Higher Institute of Humanistic and Philosophical Studies
- Abbreviation: ISEHF
- Predecessor: Center for Preparatory & Humanistic Studies of the Society of Jesus
- Established: 1978; 48 years ago
- Location: Itapúa 148, Asunción, Paraguay;
- Director: Gabriel Insaurralde
- Affiliations: Jesuit, Catholic
- Website: ISEHF

= Higher Institute of Humanistic and Philosophical Studies =

Jesuit seminary in Paraguay

Higher Institute of Humanistic and Philosophical Studies (ISEHF) has been training Jesuits in preparation for the priesthood since 1978. Since 1997 it has offered to the public degrees in philosophy and education.
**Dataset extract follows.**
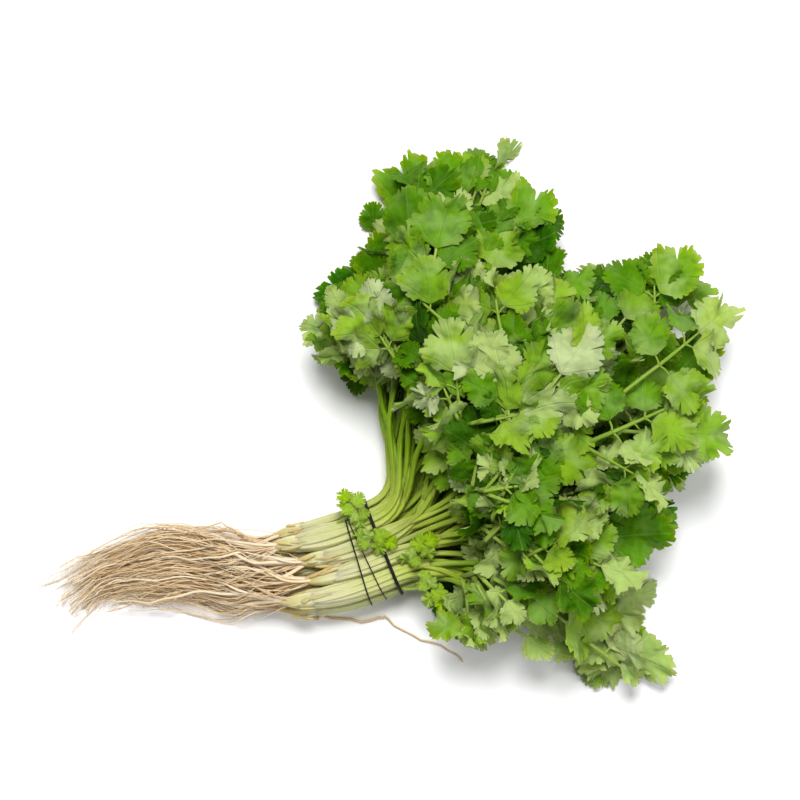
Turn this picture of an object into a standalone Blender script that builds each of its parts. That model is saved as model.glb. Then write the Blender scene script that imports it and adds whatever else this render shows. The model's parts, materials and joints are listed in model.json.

In 2015 it began offering the Master of Educational Administration and Management.

==History==
ISEHF is a teaching and research center. It grew out of the school of philosophy (CEPHSI) launched in 1978. A philosophy degree is granted through the Catholic University "Our Lady of the Assumption," and since 2000 the Ministry of Education and Culture has authorized ISEHF to grant the titles Professor of Philosophy, of Ethics, and of Citizenship Education. ISEHF is a member of AUSJAL (Association of Universities Entrusted to the Society of Jesus in Latin America).